Repeat everything from the line holding "make_camera(materials)" to the line holding "cad_parts[node].hide_render = cad_parts[node].hide_viewport", inclusive, exactly. Leave out the rest.

CAD and scene scripts:
# # # #

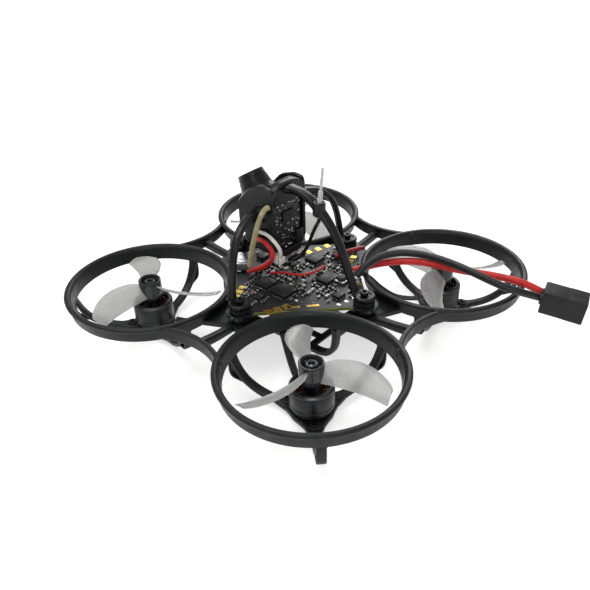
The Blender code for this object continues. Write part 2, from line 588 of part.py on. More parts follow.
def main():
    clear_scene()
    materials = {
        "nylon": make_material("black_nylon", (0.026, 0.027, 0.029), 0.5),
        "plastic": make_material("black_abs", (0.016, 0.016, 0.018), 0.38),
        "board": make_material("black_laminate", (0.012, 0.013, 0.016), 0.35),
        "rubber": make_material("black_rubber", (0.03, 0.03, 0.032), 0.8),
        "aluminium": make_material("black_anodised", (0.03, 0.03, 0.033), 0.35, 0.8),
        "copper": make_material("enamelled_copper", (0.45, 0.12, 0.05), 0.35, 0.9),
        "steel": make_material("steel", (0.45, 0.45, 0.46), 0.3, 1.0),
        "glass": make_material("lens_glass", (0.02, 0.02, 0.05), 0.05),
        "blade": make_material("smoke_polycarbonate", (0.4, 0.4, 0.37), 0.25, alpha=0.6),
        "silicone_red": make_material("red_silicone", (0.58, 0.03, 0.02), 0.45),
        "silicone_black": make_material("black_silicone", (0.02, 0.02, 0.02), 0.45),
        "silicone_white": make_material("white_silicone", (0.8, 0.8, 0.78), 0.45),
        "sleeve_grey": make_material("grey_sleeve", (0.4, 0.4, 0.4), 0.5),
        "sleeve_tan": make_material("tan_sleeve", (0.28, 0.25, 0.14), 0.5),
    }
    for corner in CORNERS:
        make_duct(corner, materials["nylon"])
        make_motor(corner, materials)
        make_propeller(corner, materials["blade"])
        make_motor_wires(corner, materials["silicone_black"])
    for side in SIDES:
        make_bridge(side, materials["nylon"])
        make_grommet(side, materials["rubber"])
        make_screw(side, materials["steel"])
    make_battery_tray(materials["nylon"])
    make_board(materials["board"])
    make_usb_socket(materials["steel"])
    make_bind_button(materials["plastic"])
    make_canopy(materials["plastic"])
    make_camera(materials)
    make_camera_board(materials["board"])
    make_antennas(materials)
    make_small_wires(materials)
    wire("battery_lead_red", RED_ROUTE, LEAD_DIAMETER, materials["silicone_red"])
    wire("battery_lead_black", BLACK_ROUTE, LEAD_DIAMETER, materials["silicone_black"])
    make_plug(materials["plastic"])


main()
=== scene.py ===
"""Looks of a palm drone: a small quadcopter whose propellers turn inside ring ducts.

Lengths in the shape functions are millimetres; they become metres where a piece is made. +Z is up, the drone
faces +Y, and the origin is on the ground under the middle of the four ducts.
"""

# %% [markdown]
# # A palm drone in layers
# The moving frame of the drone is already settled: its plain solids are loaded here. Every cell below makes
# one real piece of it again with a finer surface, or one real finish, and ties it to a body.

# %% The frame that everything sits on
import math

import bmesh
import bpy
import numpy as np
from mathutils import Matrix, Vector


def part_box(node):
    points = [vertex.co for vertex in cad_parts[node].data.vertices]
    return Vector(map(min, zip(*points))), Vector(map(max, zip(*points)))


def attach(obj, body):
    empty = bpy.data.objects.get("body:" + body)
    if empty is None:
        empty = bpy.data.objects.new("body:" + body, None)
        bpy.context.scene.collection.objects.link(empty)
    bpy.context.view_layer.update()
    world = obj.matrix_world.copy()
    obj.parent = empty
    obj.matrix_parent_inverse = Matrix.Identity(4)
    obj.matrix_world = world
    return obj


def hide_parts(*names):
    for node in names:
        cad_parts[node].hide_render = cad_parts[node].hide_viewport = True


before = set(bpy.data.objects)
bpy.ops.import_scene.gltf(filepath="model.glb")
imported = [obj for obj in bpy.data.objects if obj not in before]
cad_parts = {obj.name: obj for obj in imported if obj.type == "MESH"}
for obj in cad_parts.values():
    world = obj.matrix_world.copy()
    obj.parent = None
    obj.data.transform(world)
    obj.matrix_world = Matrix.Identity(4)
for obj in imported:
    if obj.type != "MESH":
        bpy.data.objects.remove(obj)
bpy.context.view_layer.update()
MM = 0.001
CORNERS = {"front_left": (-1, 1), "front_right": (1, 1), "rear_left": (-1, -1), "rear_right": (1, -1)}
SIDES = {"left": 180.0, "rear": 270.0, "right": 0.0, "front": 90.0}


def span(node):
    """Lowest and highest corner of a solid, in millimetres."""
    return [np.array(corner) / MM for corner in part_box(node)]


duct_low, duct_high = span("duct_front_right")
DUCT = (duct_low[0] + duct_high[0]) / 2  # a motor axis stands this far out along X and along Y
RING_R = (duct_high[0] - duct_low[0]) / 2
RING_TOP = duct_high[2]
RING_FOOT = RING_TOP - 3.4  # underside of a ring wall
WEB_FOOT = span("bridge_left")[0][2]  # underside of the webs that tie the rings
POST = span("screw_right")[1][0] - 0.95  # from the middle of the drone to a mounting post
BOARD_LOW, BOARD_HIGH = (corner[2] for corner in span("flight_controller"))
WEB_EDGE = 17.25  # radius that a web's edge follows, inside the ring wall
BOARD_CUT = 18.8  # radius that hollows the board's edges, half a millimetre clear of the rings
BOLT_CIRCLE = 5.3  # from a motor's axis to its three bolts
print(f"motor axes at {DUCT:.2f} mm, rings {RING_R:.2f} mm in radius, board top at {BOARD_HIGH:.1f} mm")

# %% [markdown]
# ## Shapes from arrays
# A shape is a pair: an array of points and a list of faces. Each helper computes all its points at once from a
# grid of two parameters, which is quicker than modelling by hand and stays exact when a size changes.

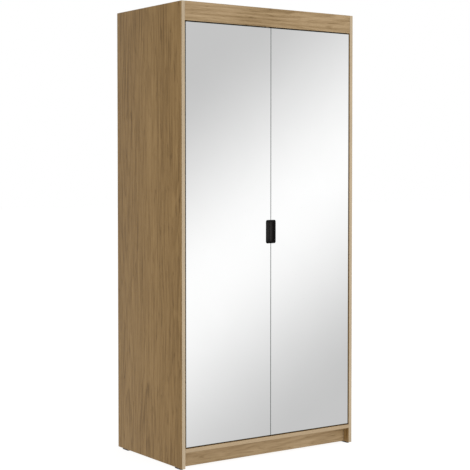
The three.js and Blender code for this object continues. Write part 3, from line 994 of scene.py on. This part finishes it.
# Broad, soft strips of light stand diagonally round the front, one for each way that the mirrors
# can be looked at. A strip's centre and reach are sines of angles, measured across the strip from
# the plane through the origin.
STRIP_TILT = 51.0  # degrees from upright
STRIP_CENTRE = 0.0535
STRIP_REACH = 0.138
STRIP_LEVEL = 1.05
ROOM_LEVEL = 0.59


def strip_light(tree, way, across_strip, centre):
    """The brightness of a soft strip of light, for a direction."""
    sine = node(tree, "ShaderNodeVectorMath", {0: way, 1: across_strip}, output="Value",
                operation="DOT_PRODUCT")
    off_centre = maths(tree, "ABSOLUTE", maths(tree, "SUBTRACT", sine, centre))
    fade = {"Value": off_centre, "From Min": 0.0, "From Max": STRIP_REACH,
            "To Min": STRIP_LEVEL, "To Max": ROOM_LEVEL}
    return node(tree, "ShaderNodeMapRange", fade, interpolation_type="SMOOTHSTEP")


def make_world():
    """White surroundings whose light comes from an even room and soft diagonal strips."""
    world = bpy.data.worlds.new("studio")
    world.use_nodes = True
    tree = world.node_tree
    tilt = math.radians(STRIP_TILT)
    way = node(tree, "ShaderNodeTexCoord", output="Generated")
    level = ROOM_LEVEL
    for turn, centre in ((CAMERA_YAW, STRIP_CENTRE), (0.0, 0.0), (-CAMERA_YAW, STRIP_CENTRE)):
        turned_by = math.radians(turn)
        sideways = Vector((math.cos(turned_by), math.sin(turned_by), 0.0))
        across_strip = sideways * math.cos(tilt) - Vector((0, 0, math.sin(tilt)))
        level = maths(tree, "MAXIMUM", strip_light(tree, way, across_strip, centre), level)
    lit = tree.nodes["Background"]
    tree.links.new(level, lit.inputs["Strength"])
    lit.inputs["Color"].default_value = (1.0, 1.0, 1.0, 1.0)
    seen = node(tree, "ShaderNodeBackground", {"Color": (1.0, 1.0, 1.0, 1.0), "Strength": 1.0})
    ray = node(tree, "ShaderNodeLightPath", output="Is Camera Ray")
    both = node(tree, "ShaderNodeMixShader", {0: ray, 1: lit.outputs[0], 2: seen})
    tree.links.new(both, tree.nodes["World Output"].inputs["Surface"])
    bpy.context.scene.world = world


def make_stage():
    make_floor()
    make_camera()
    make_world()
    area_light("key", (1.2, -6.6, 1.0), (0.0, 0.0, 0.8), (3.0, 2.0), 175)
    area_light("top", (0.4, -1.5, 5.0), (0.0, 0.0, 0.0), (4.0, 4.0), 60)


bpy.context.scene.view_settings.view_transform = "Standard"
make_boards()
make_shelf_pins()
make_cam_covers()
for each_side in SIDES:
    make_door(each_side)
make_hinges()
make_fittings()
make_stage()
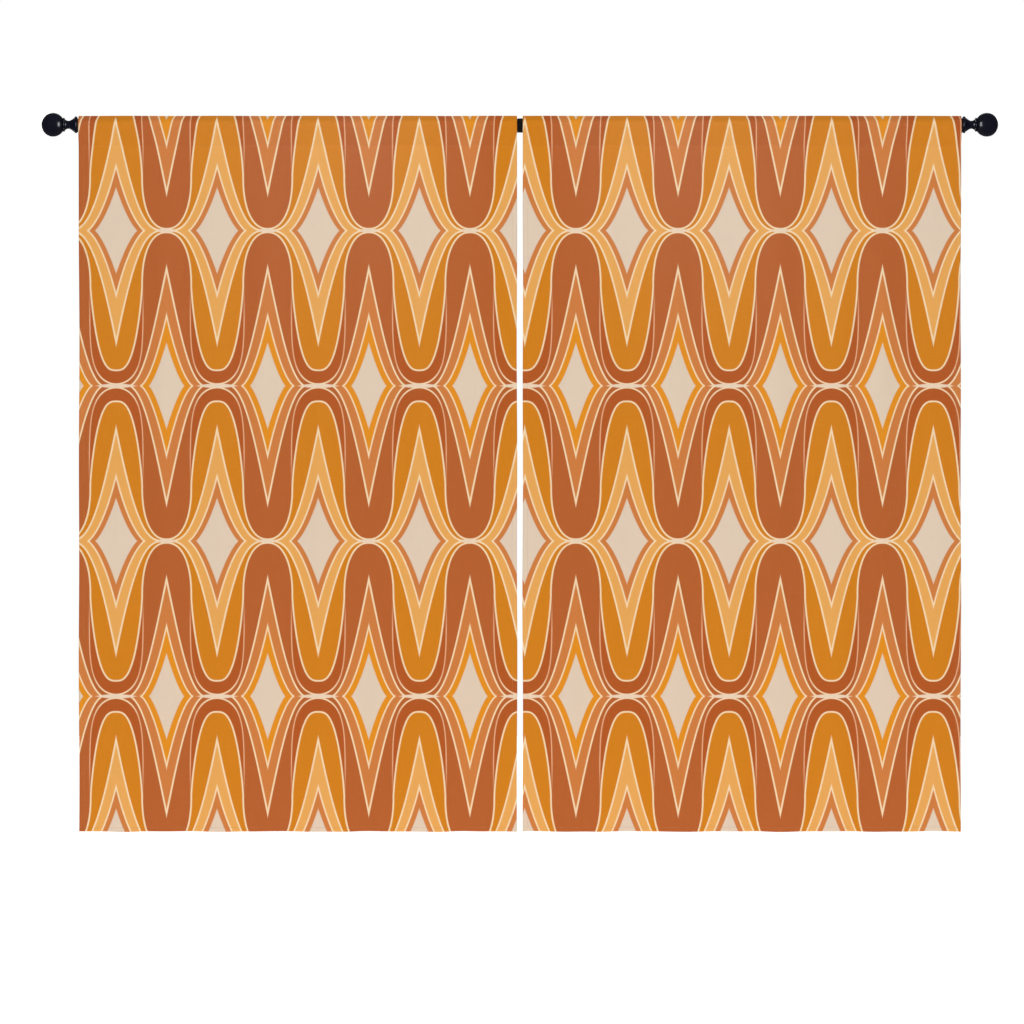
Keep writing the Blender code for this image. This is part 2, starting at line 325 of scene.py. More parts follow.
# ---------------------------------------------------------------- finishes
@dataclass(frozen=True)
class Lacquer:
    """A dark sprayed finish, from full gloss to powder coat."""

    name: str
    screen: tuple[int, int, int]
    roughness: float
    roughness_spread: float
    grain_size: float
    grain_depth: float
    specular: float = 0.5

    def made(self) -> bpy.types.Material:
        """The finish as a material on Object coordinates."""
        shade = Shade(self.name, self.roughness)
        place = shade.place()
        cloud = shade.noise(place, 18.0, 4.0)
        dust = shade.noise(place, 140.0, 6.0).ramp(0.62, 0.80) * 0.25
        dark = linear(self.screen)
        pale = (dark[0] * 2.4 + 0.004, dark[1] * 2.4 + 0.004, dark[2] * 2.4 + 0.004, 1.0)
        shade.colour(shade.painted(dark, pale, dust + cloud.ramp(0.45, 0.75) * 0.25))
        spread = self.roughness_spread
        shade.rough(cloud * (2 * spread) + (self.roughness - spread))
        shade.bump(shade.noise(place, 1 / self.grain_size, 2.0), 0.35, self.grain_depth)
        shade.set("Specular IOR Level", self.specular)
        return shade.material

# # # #

Complete response:
    make_camera(materials)
    make_camera_board(materials["board"])
    make_antennas(materials)
    make_small_wires(materials)
    wire("battery_lead_red", RED_ROUTE, LEAD_DIAMETER, materials["silicone_red"])
    wire("battery_lead_black", BLACK_ROUTE, LEAD_DIAMETER, materials["silicone_black"])
    make_plug(materials["plastic"])


main()
=== scene.py ===
"""Looks of a palm drone: a small quadcopter whose propellers turn inside ring ducts.

Lengths in the shape functions are millimetres; they become metres where a piece is made. +Z is up, the drone
faces +Y, and the origin is on the ground under the middle of the four ducts.
"""

# %% [markdown]
# # A palm drone in layers
# The moving frame of the drone is already settled: its plain solids are loaded here. Every cell below makes
# one real piece of it again with a finer surface, or one real finish, and ties it to a body.

# %% The frame that everything sits on
import math

import bmesh
import bpy
import numpy as np
from mathutils import Matrix, Vector


def part_box(node):
    points = [vertex.co for vertex in cad_parts[node].data.vertices]
    return Vector(map(min, zip(*points))), Vector(map(max, zip(*points)))


def attach(obj, body):
    empty = bpy.data.objects.get("body:" + body)
    if empty is None:
        empty = bpy.data.objects.new("body:" + body, None)
        bpy.context.scene.collection.objects.link(empty)
    bpy.context.view_layer.update()
    world = obj.matrix_world.copy()
    obj.parent = empty
    obj.matrix_parent_inverse = Matrix.Identity(4)
    obj.matrix_world = world
    return obj


def hide_parts(*names):
    for node in names:
        cad_parts[node].hide_render = cad_parts[node].hide_viewport = True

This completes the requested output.